The backers of Boston’s Olympics bid promise that the state’s coffers will not be tapped for the billions of dollars needed to run the 2024 Summer Games. Now, the state’s top government leaders say they will consider hiring an outside consultant to ensure the Boston 2024 Partnership lives up to that pledge.
House Speaker Robert DeLeo, Senate President Stanley Rosenberg, and Governor Charlie Baker want to ensure that bringing the Games here does not drain money from the state budget.
“What I don’t want to see is to come up three months before the start of the Olympics and have someone say, ‘By the way, the state has to kick in $1 billion for this to work,’” DeLeo told business leaders at a Greater Boston Chamber of Commerce event on Tuesday.
In a separate interview later Tuesday, Rosenberg said he hopes to have documents crafted within the next few weeks to set the stage for bringing on a consultant. It has not yet been decided how to pay for the service, should one be hired.
The goal, Rosenberg said, would be to ensure that the state does not end up on the hook for an operating subsidy for the Games or any debt associated with the event. He said he also does not want the state to pay for transportation projects that will not otherwise happen if the International Olympic Committee does not pick Boston.
“This is a very complex operation,” Rosenberg said. “It’s a one-time event on the scale of many billions of dollars.”
Rosenberg said he wants to see a consultant hired soon because there is not much time between now and a September deadline in the process for submitting Boston’s bid to the International Olympic Committee.
Boston 2024 has proposed a $4.7 billion operating budget, one that would be funded by Games-related revenue such as sponsorships, TV broadcast rights, and ticket sales. Another $3.4 billion would be spent on nonoperating costs, primarily the Athletes’ Village. This portion of the budget, Boston 2024 says, would be funded through public-private partnerships. Those figures do not include public transit and security costs that have yet to be tallied.
The consultant news broke on the day before Baker was set to release his state budget for the next fiscal year. The Baker administration did not directly address whether the governor is on board with the idea of hiring an independent consultant. Spokeswoman Elizabeth Guyton issued a statement saying the governor believes transparency is vital to the Olympic bid process.
In a separate statement, Boston 2024 chief executive Richard Davey reiterated his group’s openness to working with the Legislature and the Baker administration to craft a bid that, as he put it, “serves the people of Massachusetts and the athletes of the world.”
The consultant’s hiring would be separate from an Olympics-related bill filed last month by two Boston legislators that proposed analyzing the potential financial impact on the city. But the goals would be similar.
That bill, supported by more than half of the House members, would establish a commission to analyze the finances of the Games, while requiring the Olympics bid committee to share any information requested by the commission or face the withdrawal of public funds needed for the bid.

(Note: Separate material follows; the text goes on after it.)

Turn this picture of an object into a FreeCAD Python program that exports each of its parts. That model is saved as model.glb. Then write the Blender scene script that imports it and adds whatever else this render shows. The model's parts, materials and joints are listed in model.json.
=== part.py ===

It is not unusual to seek independent reviews and research when it comes to the Olympic Games.
In 2009, the Chicago-based Civic Federation hired L.E.K. Consulting to study the financial aspects of Chicago’s bid for the 2016 Summer Olympics. (The International Olympic Committee ended up picking Rio de Janeiro.) And a spokeswoman for the Boston Foundation confirmed her group has commissioned a study to analyze the short-term economic impact of Boston’s 2024 bid.
Victor Matheson, an economist at the College of the Holy Cross in Worcester, said it makes sense to hire a consultant if that adviser is truly independent. He said he sees the potential for the state to get stuck with bills for security — Boston 2024 organizers hope the federal government will pay for that — as well as some infrastructure.
“I would be in favor of anyone taking an objective look at the Boston Olympics who is not directly connected to the tourism or construction industry,” said Matheson, who has been skeptical of the benefits of hosting the Olympics. “Having someone taking a close look at it to ensure that the rosy projections being made are going to occur is really important.”
State Representative Michael Moran, a Boston Democrat, who sat at DeLeo’s table at Tuesday’s chamber event, said he was happy to hear his boss talk about initiating an independent review.